Speaking of Rosset, under whom he began his career at Grove Press in 1987, OR co-founder John Oakes said, “Barney was in the business of upsetting traditional models, whether they were political, cultural, or social, and so are we. It’s an honor to be associated with the Rosset line.”

According to Oakes, too, the Review will return in six months after a revamping. “The [Review] itself will be an invigorated and essential website, with the traditional Evergreen focus on written culture (from games to poetry) — all with a distinctly progressive, even radical, tinge,” Oakes told Flavorwire. “We really mean to honor and further the Evergreen tradition of shaking it up.”

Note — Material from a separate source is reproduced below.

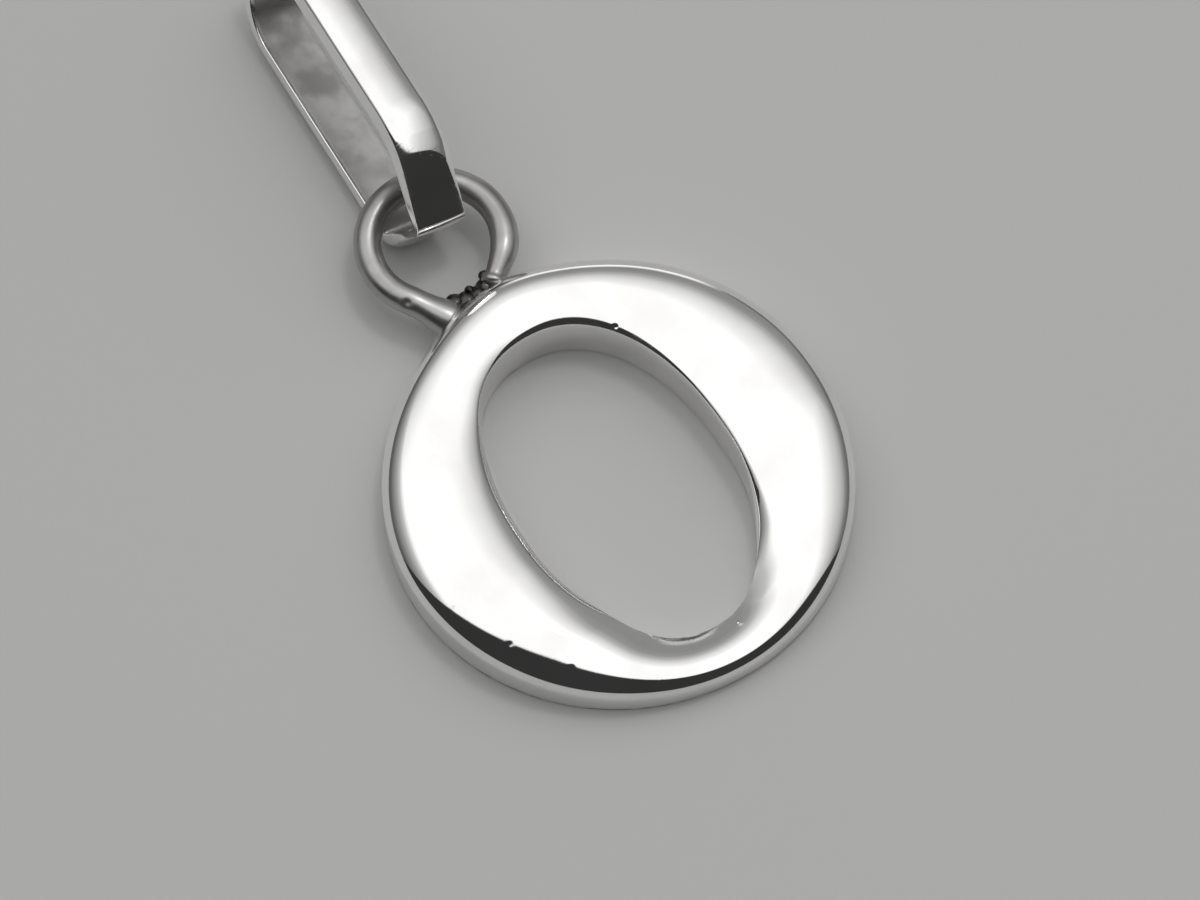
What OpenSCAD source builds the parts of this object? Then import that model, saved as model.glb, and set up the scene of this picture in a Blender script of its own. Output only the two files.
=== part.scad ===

The book wing of Evergreen, Foxrock, will also be reissued in some form. And as for the legendary Evergreen back catalog? “[We] will digitize and mine the drop-dead fabulous Evergreen archive,” said Oakes. “I’m thinking of something like ‘Evergreen one-shots’ — imagine a pairing of, say, Ho Chi Minh and Henry Miller, or Beckett and Camus (all Evergreen contributors).”

It’s difficult to dream up a better vehicle for Evergreen’s continuation than OR Books. Over the last five years, Oakes and co-founder Colin Robinson have turned OR into one of the most original publishers in the US. Under its direct-to-consumer model, which combines e-books with print-on-demand releases, it has built a variegated catalogue of fiction and nonfiction, one that includes books by Julian Assange, Eileen Myles, Patrick Cockburn, and Yoko Ono.

“I can think of no better partner than OR,” said Astrid Myers Rosset, Rosset’s widow and a member of Evergreen’s board, in a press release. “I like to imagine Barney would welcome Evergreen’s evolution, and of course its resurrection.”